(STATED EXERCISE) Quote every line from the top of the listing down to and including the line that contains "GAP = 0.0003".
-- begin PROVIDED ENTRIES --
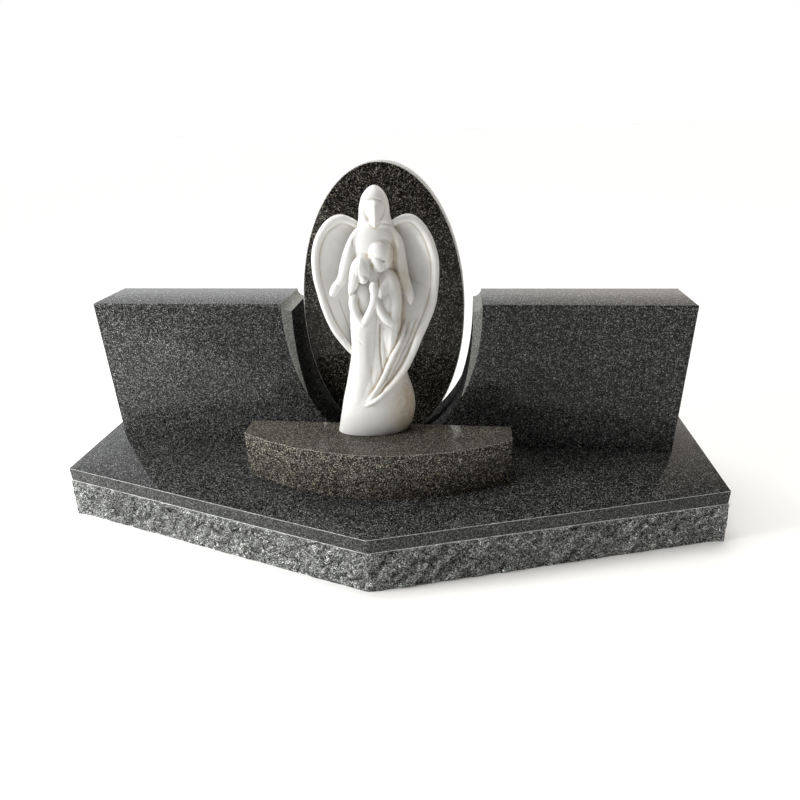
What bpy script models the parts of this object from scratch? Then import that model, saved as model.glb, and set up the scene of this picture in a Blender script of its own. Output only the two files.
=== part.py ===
"""Family headstone set: a five-sided granite base with a pitched edge, two granite wing tablets, an oval
stele between them, a bow-fronted step and a marble angel. Metres, +Z up. The origin is the middle of the
base's underside. +X is to the viewer's right and -Y is the front."""

import math

import bmesh
import bpy
import numpy as np
from mathutils import Matrix, Vector, noise

MM = 0.001
GAP = 0.0003  # between a piece and the one it stands on

# Base slab: straight back, two short square sides, two long front edges.
BASE_HALF_WIDTH = 0.7688
BASE_FRONT_Y = -0.310
BASE_SIDE_Y = -0.0851
BASE_BACK_Y = 0.310
BASE_HEIGHT = 0.1327
BASE_MARGIN = 0.0344  # smooth band round the top of the edge
BASE_ARRIS = 0.0015
PITCH_PROUD = 0.005  # how far the pitched face stands out past the band at most
SIDE_FLARE = 2.0  # the side faces stand out this many times as far as the front ones
PITCH_LEDGE = 0.004  # height over which the pitched face swells out below the band
PITCH_STEP = 0.034
PITCH_ROWS = 3
PITCH_GRAIN = 17.0  # lumps per metre
PITCH_SQUASH = 1.3  # the lumps are this much wider than they are high
PITCH_MIDDLE, PITCH_SWING = 0.55, 1.1  # mean reach and its swing, as parts of PITCH_PROUD
PITCH_CORNER_FADE = 0.030
PITCH_CORNER_PART = 0.45

# What stands on the base is set out round this line.
GROUP_X = -0.0086
WING_FRONT_Y = 0.0754

# Wing tablets.
WING_END = 0.700  # outer end, from the group's line
WING_HEIGHT = 0.3665
WING_THICK = 0.1476
WING_ARRIS = 0.0012
OPEN_FRONT = (0.340, 0.2338, 0.352)  # ellipse of the front edge: centre height, half width, half height
OPEN_INNER = (0.3149, 0.2128, 0.389)  # ellipse of the facing end itself
BEVEL_DEPTH_RATIO = 0.48  # depth of the bevel between the two, over its width
COVE_RADIUS = 0.0195
WING_NOSE = 0.003
CURVE_STEPS = 34
COVE_STEPS = 8
LEAST_STEP = 0.001  # between the last row of the opening's curve and the cove

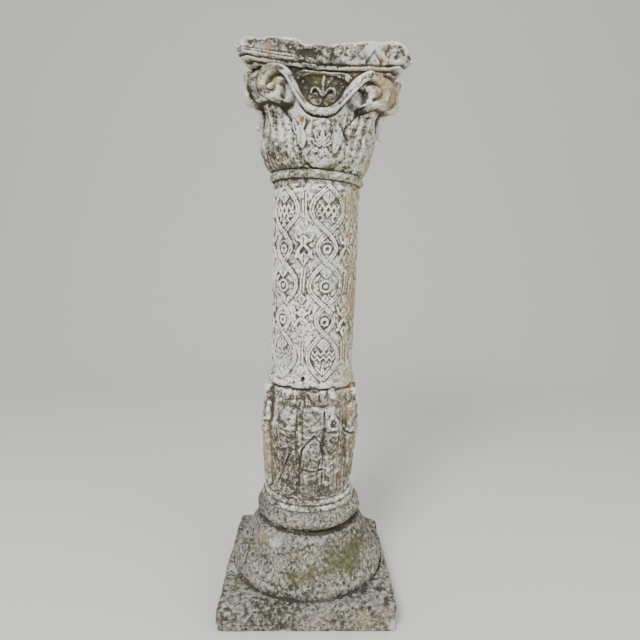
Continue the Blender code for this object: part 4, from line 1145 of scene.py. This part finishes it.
# Paint: dark undercuts, a darker abacus and volutes, algae in the shells, and two pale leaves
fine = settle(grid_reach.copy(), 4) - grid_reach
deep = settle(grid_reach.copy(), 14) - grid_reach
fine[len(reach):] = deep[len(reach):] = 0.0
fine, deep = per_point(fine) / 0.0016, per_point(deep) / 0.0055
wall_mask = softened(wall, 2)
lost_patch = spot(points, (-0.024, -0.130, 0.204), (0.034, 0.06, 0.026))
clean = 1 - 0.5 * wall_mask - 0.45 * lost_patch
paint(capital, "hollow", (0.8 * np.clip(fine, 0, 1) + 0.5 * np.clip(deep, 0, 1)) * clean)
high = points[:, 2]
on_slab = smooth_step(0.190, 0.200, high)
recess_share = recess * (1.0 - scroll_eye) * np.where(signed < 0, 1.4, 0.8)
shell_mask = softened(inside_shell * 1.0, 3) + 1.3 * softened(recess_share, 2)
right = smooth_step(0.02, 0.10, points[:, 0])
volute_part = between(high, 0.125, 0.140, 0.185, 0.195)
low_left = smooth_step(0.085, 0.045, high) * smooth_step(0.0, -0.03, points[:, 0])
grime = -0.65 * on_slab - 0.95 * volute_part + 0.05 - 0.35 * low_left
paint(capital, "crest", grime + 0.5 * wall_mask + 0.3 * lost_patch - 0.7 * fine - 0.4 * deep)
paint(capital, "algae", 0.05 + 0.35 * layered(points, 0.045, 2, 471) + 0.18 * shell_mask
      + 0.30 * smooth_step(0.222, 0.236, high) + 0.30 * smooth_step(0.045, 0.028, high))
paint(capital, "pale", 0.12 + 0.35 * layered(points, 0.035, 2, 481) + 0.25 * on_slab
      + 0.30 * wall_mask
      + spots(points, ((0.75, (-0.033, -0.115, 0.080), (0.026, 0.05, 0.038)),
                       (0.55, (0.038, -0.115, 0.080), (0.020, 0.05, 0.038)),
                       (0.80, (-0.145, -0.14, 0.222), (0.026, 0.05, 0.024)),
                       (0.25, (0.105, -0.15, 0.226), (0.050, 0.05, 0.020)))))
paint(capital, "warm", 0.45 * layered(points, 0.05, 2, 491) + 0.40 * right * (1 - on_slab))
paint(capital, "lichen", spot(points, (-0.033, -0.112, 0.107), (0.0055, 0.03, 0.0075), 0.5))
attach(capital, "root")
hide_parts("capital")
capital.data.materials.append(weathered_limestone("weathered limestone of the capital", "E0DED4",
                                                  "928F80", "403C30", "66623F"))


# The studio: a plain pale floor that curves up far behind into the backdrop, a soft light from
# the upper left, a weaker one from the right, and the camera where the photographer stood, a
# little above the middle.

def add_floor(side, height):
    """A strip of paper: flat, then a quarter circle up behind, then upright."""
    angle = np.radians(np.linspace(-90, 0, 25))
    bend, rear = 1.6, 1.6
    along = np.concatenate([[-side], rear + bend * np.cos(angle), [rear + bend]])
    rise = np.concatenate([[0.0], bend + bend * np.sin(angle), [side]]) + height
    left = np.stack([np.full(len(along), -side), along, rise], 1)
    right = left * [-1, 1, 1]
    count = len(along)
    strips = [(i, i + count, i + 1 + count, i + 1) for i in range(count - 1)]
    floor = add_piece("floor", np.concatenate([left, right]), strips)
    material = bpy.data.materials.new("matt pale paper")
    material.use_nodes = True
    paper = material.node_tree.nodes["Principled BSDF"]
    paper.inputs["Base Color"].default_value = linear("E4E2DC")
    paper.inputs["Roughness"].default_value = 0.95
    floor.data.materials.append(material)


def add_light(name, place, target, size, power):
    """Adds a round area light that faces its target."""
    data = bpy.data.lights.new(name, "AREA")
    data.shape = "DISK"
    data.size = size
    data.energy = power
    lamp = bpy.data.objects.new(name, data)
    bpy.context.scene.collection.objects.link(lamp)
    lamp.location = place
    lamp.rotation_euler = (Vector(target) - Vector(place)).to_track_quat("-Z", "Y").to_euler()


add_floor(6.0, base_low[2] - 0.0005)
add_light("key", (-0.9, -1.9, 2.4), (0.0, 0.0, 0.6), 1.0, 70)
add_light("fill", (1.9, -1.6, 1.1), (0.0, 0.0, 0.5), 1.8, 22)
world = bpy.data.worlds.new("studio")
world.use_nodes = True
world.node_tree.nodes["Background"].inputs["Color"].default_value = linear("E6E8EA")
world.node_tree.nodes["Background"].inputs["Strength"].default_value = 0.85
bpy.context.scene.world = world

eye = Vector((-0.0035, -1.0142, 0.6907))
pitch_down, turn_right, roll = np.radians([6.41, 1.3, 0.9])
sensor_width, focal_share = 36.0, 481.0 / 640.0
camera_data = bpy.data.cameras.new("camera")
camera_data.sensor_width = sensor_width
camera_data.lens = sensor_width * focal_share
camera = bpy.data.objects.new("camera", camera_data)
bpy.context.scene.collection.objects.link(camera)
facing = (Matrix.Rotation(-turn_right, 4, "Z") @ Matrix.Rotation(np.pi / 2 - pitch_down, 4, "X")
          @ Matrix.Rotation(roll, 4, "Z"))
camera.matrix_world = Matrix.Translation(eye) @ facing
bpy.context.scene.camera = camera
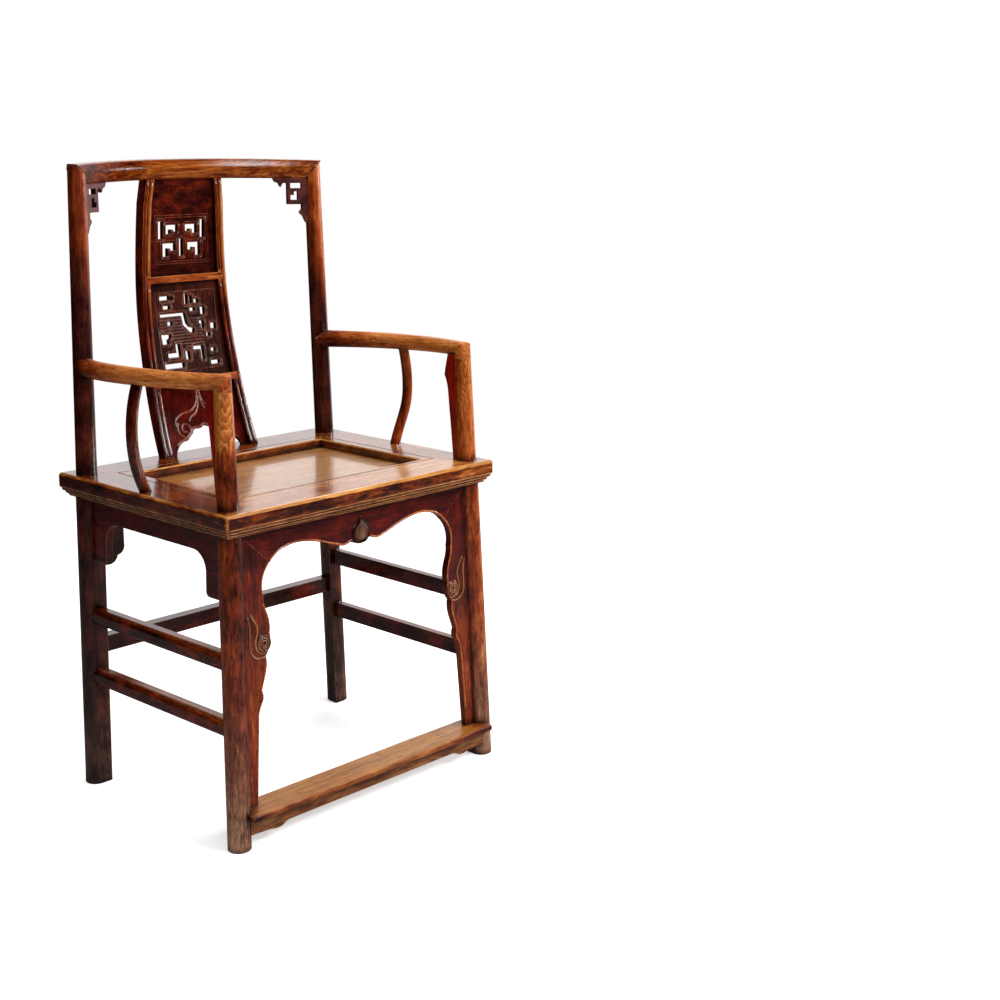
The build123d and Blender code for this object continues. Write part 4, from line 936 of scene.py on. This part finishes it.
def soft_box(name, place, aim, width, height, power):
    """A rectangular soft light turned to its aim."""
    lamp = bpy.data.lights.new(name, "AREA")
    lamp.shape = "RECTANGLE"
    lamp.size = width
    lamp.size_y = height
    lamp.energy = power
    box = bpy.data.objects.new(name, lamp)
    box.location = place
    box.rotation_euler = (Vector(aim) - Vector(place)).to_track_quat("-Z", "Y").to_euler()
    box.visible_camera = False
    bpy.context.scene.collection.objects.link(box)


# each box's place and what it is aimed at, its width and height, all in metres, and its watts
soft_box("front soft box", (0.9, -2.6, 2.8), (0, 0, 0.5), 1.2, 1.2, 80)
soft_box("top soft box", (-0.2, 0.2, 3.0), (0, 0, 0.5), 1.2, 1.2, 35)
soft_box("right soft box", (1.9, 1.6, 2.4), (0, 0, 0.6), 1.0, 1.0, 15)
soft_box("side strip box", (2.3, -1.0, 1.2), (0, 0, 0.7), 0.4, 0.4, 18)
soft_box("crest strip box", (0.9, -2.45, 1.83), (0.1, 0.2, 1.0), 0.8, 0.2, 18)

VIEW_PLACE = Vector((-1.69193, SEAT_Y - 2.07127, 1.11121))
VIEW_YAW, VIEW_PITCH, VIEW_ROLL = 0.826065, -0.231924, 0.0050072  # to the right, up and over, in radians
FOCAL_SHARE = 1.581507  # the lens's focal length, as a share of the sensor's width
SENSOR_MM = 36
forward = Vector((math.sin(VIEW_YAW) * math.cos(VIEW_PITCH), math.cos(VIEW_YAW) * math.cos(VIEW_PITCH),
                  math.sin(VIEW_PITCH)))
level = Vector((math.cos(VIEW_YAW), -math.sin(VIEW_YAW), 0))
upright = level.cross(forward)
right = level * math.cos(VIEW_ROLL) + upright * math.sin(VIEW_ROLL)
up = upright * math.cos(VIEW_ROLL) - level * math.sin(VIEW_ROLL)
lens = bpy.data.cameras.new("camera")
lens.sensor_width = SENSOR_MM
lens.lens = FOCAL_SHARE * SENSOR_MM
camera = bpy.data.objects.new("camera", lens)
camera.matrix_world = Matrix((
    (right.x, up.x, -forward.x, VIEW_PLACE.x),
    (right.y, up.y, -forward.y, VIEW_PLACE.y),
    (right.z, up.z, -forward.z, VIEW_PLACE.z),
    (0, 0, 0, 1),
))
bpy.context.scene.collection.objects.link(camera)
bpy.context.scene.camera = camera
bpy.context.scene.view_settings.view_transform = "Standard"
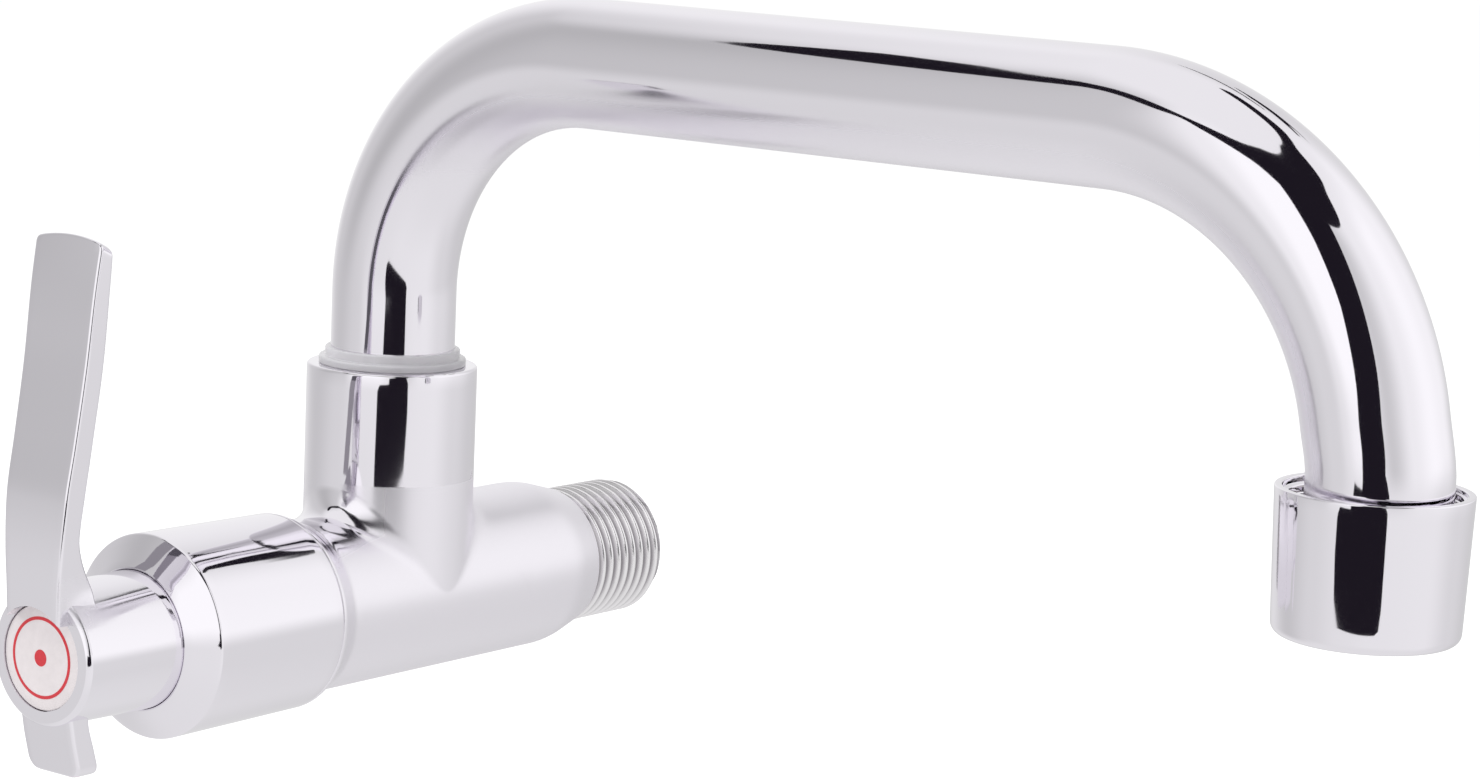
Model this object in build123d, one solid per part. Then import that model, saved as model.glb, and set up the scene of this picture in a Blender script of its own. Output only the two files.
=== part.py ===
-- end PROVIDED ENTRIES --
(EXERCISE OUTPUT)
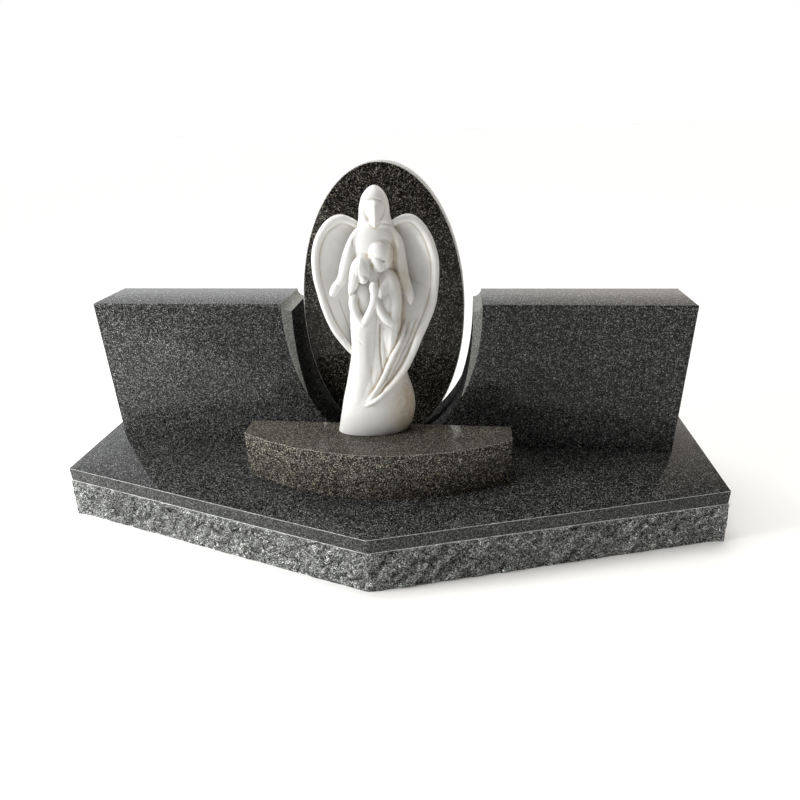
What bpy script models the parts of this object from scratch? Then import that model, saved as model.glb, and set up the scene of this picture in a Blender script of its own. Output only the two files.
=== part.py ===
"""Family headstone set: a five-sided granite base with a pitched edge, two granite wing tablets, an oval
stele between them, a bow-fronted step and a marble angel. Metres, +Z up. The origin is the middle of the
base's underside. +X is to the viewer's right and -Y is the front."""

import math

import bmesh
import bpy
import numpy as np
from mathutils import Matrix, Vector, noise

MM = 0.001
GAP = 0.0003  # between a piece and the one it stands on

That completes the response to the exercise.